Begin Data in this exercise

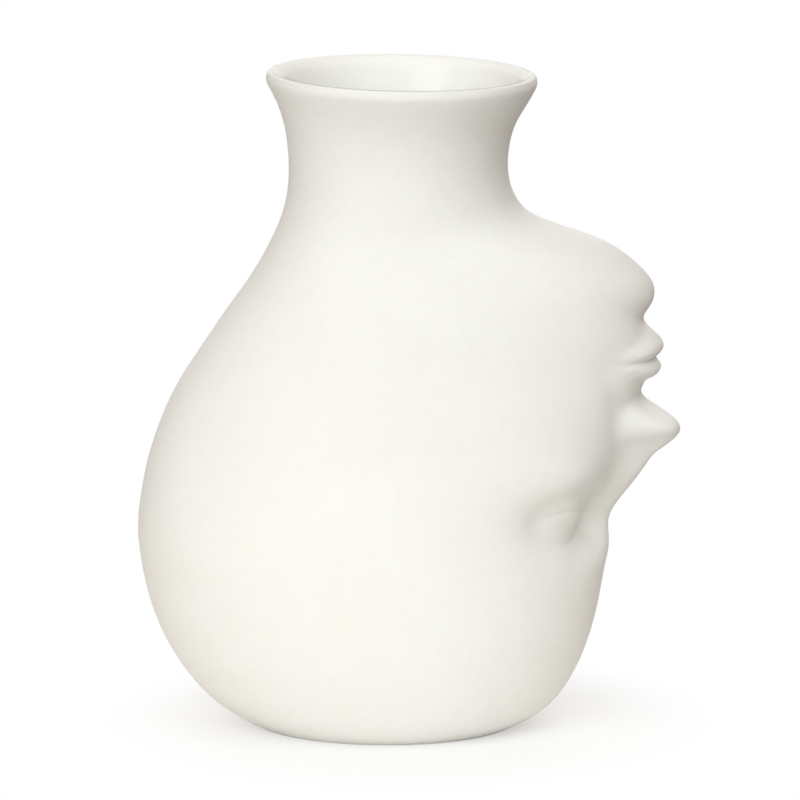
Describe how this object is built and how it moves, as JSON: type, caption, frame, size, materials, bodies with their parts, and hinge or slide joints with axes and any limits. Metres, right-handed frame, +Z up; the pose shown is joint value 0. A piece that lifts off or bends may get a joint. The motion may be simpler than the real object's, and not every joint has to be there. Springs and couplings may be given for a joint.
{
  "type": "face vase",
  "caption": "Matt porcelain vase shaped as an upside-down head with closed eyes. It stands on its crown, its flared neck is the mouth, and it is glazed inside.",
  "frame": {"origin": "on the table, under the middle of the vase's length, half way from the tip of the nose to the back of the head", "axes": "+Z up along the axis of the mouth, +X the way the face looks, +Y across the head"},
  "size_m": [0.2326, 0.158, 0.2809],
  "materials": {
    "bisque_porcelain": "matt unglazed bisque, warm white",
    "clear_white_glaze": "gloss glaze, white"
  },
  "bodies": {
    "root": {"ceramic_body": "bisque_porcelain", "glaze_lining": "clear_white_glaze"}
  },
  "joints": []
}
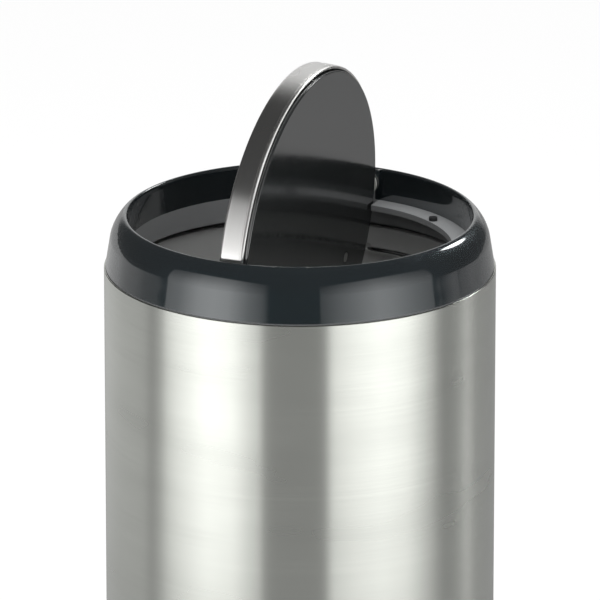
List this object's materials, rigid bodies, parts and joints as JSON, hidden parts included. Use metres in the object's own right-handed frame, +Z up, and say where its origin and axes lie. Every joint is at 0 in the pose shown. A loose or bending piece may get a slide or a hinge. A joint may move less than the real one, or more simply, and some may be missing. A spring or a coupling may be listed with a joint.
{
  "type": "push top countertop bin",
  "caption": "Round countertop waste bin: steel body, glossy collar and a rocking lid whose steel half rises when its plastic half is pushed down.",
  "frame": {"origin": "bin's axis, on the surface it stands on", "axes": "+Z up, +X along the lid's hinge axis, -Y towards the side that the steel half of the lid covers when shut"},
  "size_m": [0.1708, 0.1708, 0.315],
  "materials": {
    "body_steel": "fine brushed stainless steel, grain round the body",
    "lid_steel": "fine brushed stainless steel, slightly brighter than the body",
    "plain_steel": "plain pressed steel sheet",
    "pin_steel": "ground steel rod",
    "screw_steel": "bright zinc plate",
    "bail_wire": "bright plated wire",
    "collar_gloss": "polished, lacquered moulded plastic, blue-black",
    "lid_gloss": "polished moulded plastic, charcoal",
    "black_plastic": "fine-textured moulded plastic, black",
    "ring_plastic": "satin moulded plastic, mid grey",
    "bucket_plastic": "satin moulded plastic, light grey",
    "bush_plastic": "turned bearing plastic, off-white",
    "foot_rubber": "soft rubber, black"
  },
  "bodies": {
    "base": {"outer_shell": "body_steel", "base_pan": "plain_steel", "base_ring": "black_plastic", "rubber_feet": "foot_rubber", "base_screws": "screw_steel"},
    "collar": {"collar": "collar_gloss", "pivot_ring": "ring_plastic", "collar_screws": "screw_steel", "grip_ring": "foot_rubber", "stop_pads": "foot_rubber", "pivot_bush_left": "bush_plastic", "pivot_bush_right": "bush_plastic"},
    "lid": {"steel_cap": "lid_steel", "push_plate": "lid_gloss", "lid_tray": "lid_gloss", "lid_screws": "screw_steel", "pivot_pin_left": "pin_steel", "pivot_pin_right": "pin_steel"},
    "bucket": {"inner_bucket": "bucket_plastic"},
    "bail": {"bucket_bail": "bail_wire", "bail_grip": "black_plastic"}
  },
  "joints": [
    {"name": "collar_lift", "type": "slide", "parent": "base", "child": "collar", "axis": [0, 0, 1], "range_m": [0, 0.5]},
    {"name": "lid_swing", "type": "hinge", "parent": "collar", "child": "lid", "pos_m": [0, 0, 0.2429], "axis": [-1, 0, 0], "range_deg": [-85.9, 0]},
    {"name": "bucket_lift", "type": "slide", "parent": "base", "child": "bucket", "axis": [0, 0, 1], "range_m": [0, 0.23]},
    {"name": "bail_swing", "type": "hinge", "parent": "bucket", "child": "bail", "pos_m": [0, 0, 0.2133], "axis": [-1, 0, 0], "range_deg": [0, 90]}
  ],
  "couplings": [
    {"joint": "bucket_lift", "follows": "collar_lift", "ratio": 0.45},
    {"joint": "bail_swing", "follows": "collar_lift", "rad_per_m": 3.14}
  ]
}
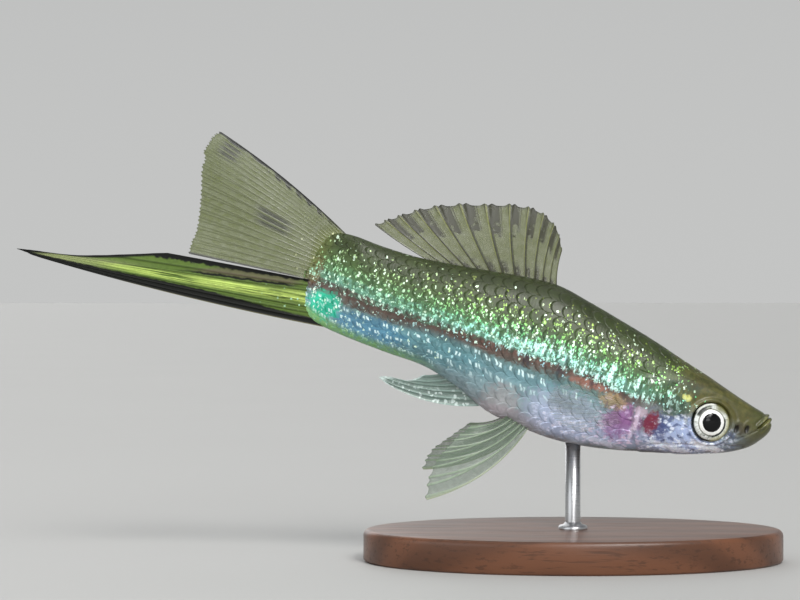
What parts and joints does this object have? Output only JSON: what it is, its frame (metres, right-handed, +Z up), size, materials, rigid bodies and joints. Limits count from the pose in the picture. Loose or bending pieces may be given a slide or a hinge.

End Data in this exercise

Output the listing above exactly as it appears.

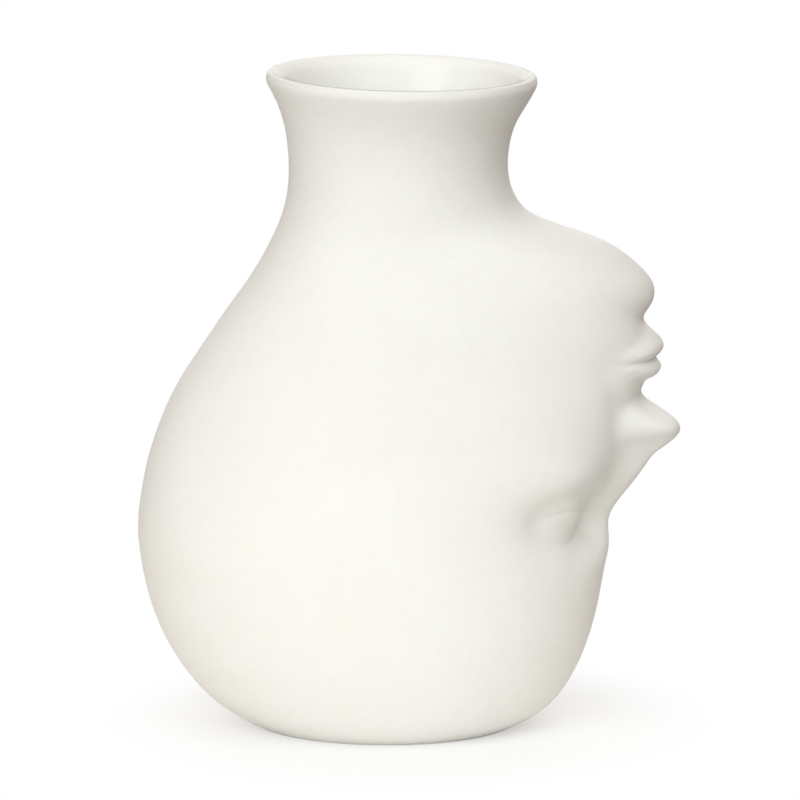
Describe how this object is built and how it moves, as JSON: type, caption, frame, size, materials, bodies with their parts, and hinge or slide joints with axes and any limits. Metres, right-handed frame, +Z up; the pose shown is joint value 0. A piece that lifts off or bends may get a joint. The motion may be simpler than the real object's, and not every joint has to be there. Springs and couplings may be given for a joint.
{
  "type": "face vase",
  "caption": "Matt porcelain vase shaped as an upside-down head with closed eyes. It stands on its crown, its flared neck is the mouth, and it is glazed inside.",
  "frame": {"origin": "on the table, under the middle of the vase's length, half way from the tip of the nose to the back of the head", "axes": "+Z up along the axis of the mouth, +X the way the face looks, +Y across the head"},
  "size_m": [0.2326, 0.158, 0.2809],
  "materials": {
    "bisque_porcelain": "matt unglazed bisque, warm white",
    "clear_white_glaze": "gloss glaze, white"
  },
  "bodies": {
    "root": {"ceramic_body": "bisque_porcelain", "glaze_lining": "clear_white_glaze"}
  },
  "joints": []
}
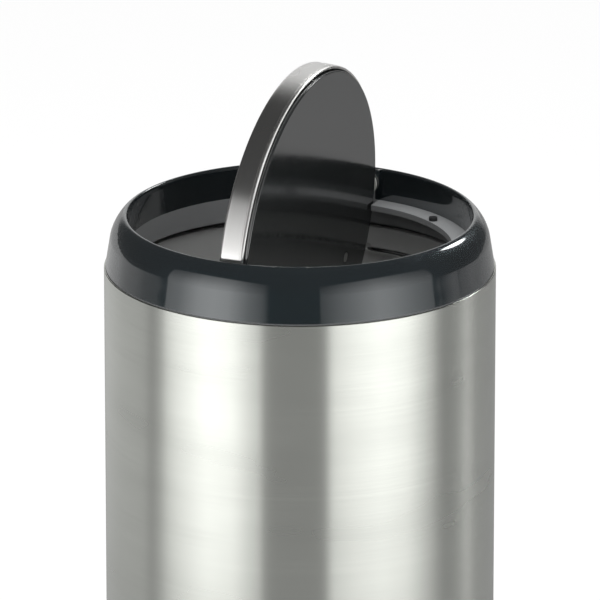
List this object's materials, rigid bodies, parts and joints as JSON, hidden parts included. Use metres in the object's own right-handed frame, +Z up, and say where its origin and axes lie. Every joint is at 0 in the pose shown. A loose or bending piece may get a slide or a hinge. A joint may move less than the real one, or more simply, and some may be missing. A spring or a coupling may be listed with a joint.
{
  "type": "push top countertop bin",
  "caption": "Round countertop waste bin: steel body, glossy collar and a rocking lid whose steel half rises when its plastic half is pushed down.",
  "frame": {"origin": "bin's axis, on the surface it stands on", "axes": "+Z up, +X along the lid's hinge axis, -Y towards the side that the steel half of the lid covers when shut"},
  "size_m": [0.1708, 0.1708, 0.315],
  "materials": {
    "body_steel": "fine brushed stainless steel, grain round the body",
    "lid_steel": "fine brushed stainless steel, slightly brighter than the body",
    "plain_steel": "plain pressed steel sheet",
    "pin_steel": "ground steel rod",
    "screw_steel": "bright zinc plate",
    "bail_wire": "bright plated wire",
    "collar_gloss": "polished, lacquered moulded plastic, blue-black",
    "lid_gloss": "polished moulded plastic, charcoal",
    "black_plastic": "fine-textured moulded plastic, black",
    "ring_plastic": "satin moulded plastic, mid grey",
    "bucket_plastic": "satin moulded plastic, light grey",
    "bush_plastic": "turned bearing plastic, off-white",
    "foot_rubber": "soft rubber, black"
  },
  "bodies": {
    "base": {"outer_shell": "body_steel", "base_pan": "plain_steel", "base_ring": "black_plastic", "rubber_feet": "foot_rubber", "base_screws": "screw_steel"},
    "collar": {"collar": "collar_gloss", "pivot_ring": "ring_plastic", "collar_screws": "screw_steel", "grip_ring": "foot_rubber", "stop_pads": "foot_rubber", "pivot_bush_left": "bush_plastic", "pivot_bush_right": "bush_plastic"},
    "lid": {"steel_cap": "lid_steel", "push_plate": "lid_gloss", "lid_tray": "lid_gloss", "lid_screws": "screw_steel", "pivot_pin_left": "pin_steel", "pivot_pin_right": "pin_steel"},
    "bucket": {"inner_bucket": "bucket_plastic"},
    "bail": {"bucket_bail": "bail_wire", "bail_grip": "black_plastic"}
  },
  "joints": [
    {"name": "collar_lift", "type": "slide", "parent": "base", "child": "collar", "axis": [0, 0, 1], "range_m": [0, 0.5]},
    {"name": "lid_swing", "type": "hinge", "parent": "collar", "child": "lid", "pos_m": [0, 0, 0.2429], "axis": [-1, 0, 0], "range_deg": [-85.9, 0]},
    {"name": "bucket_lift", "type": "slide", "parent": "base", "child": "bucket", "axis": [0, 0, 1], "range_m": [0, 0.23]},
    {"name": "bail_swing", "type": "hinge", "parent": "bucket", "child": "bail", "pos_m": [0, 0, 0.2133], "axis": [-1, 0, 0], "range_deg": [0, 90]}
  ],
  "couplings": [
    {"joint": "bucket_lift", "follows": "collar_lift", "ratio": 0.45},
    {"joint": "bail_swing", "follows": "collar_lift", "rad_per_m": 3.14}
  ]
}
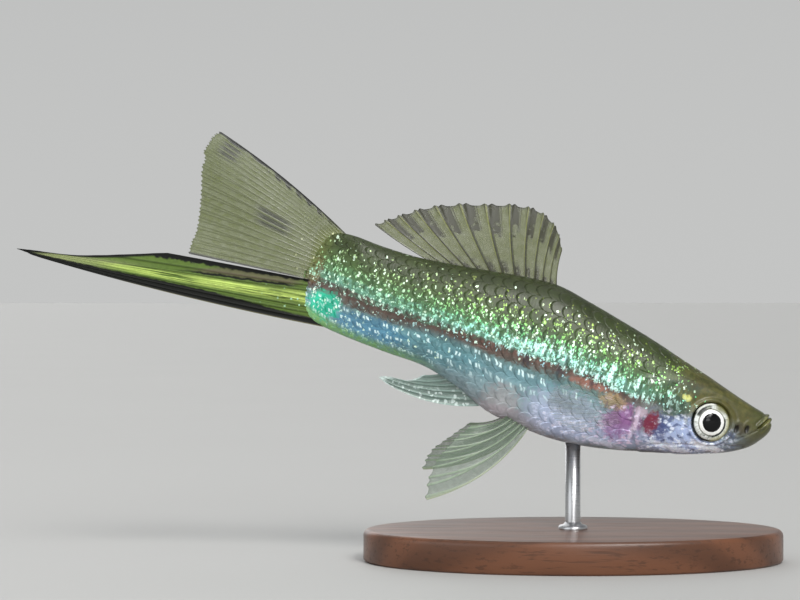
What parts and joints does this object have? Output only JSON: what it is, its frame (metres, right-handed, +Z up), size, materials, rigid bodies and joints. Limits count from the pose in the picture. Loose or bending pieces may be given a slide or a hinge.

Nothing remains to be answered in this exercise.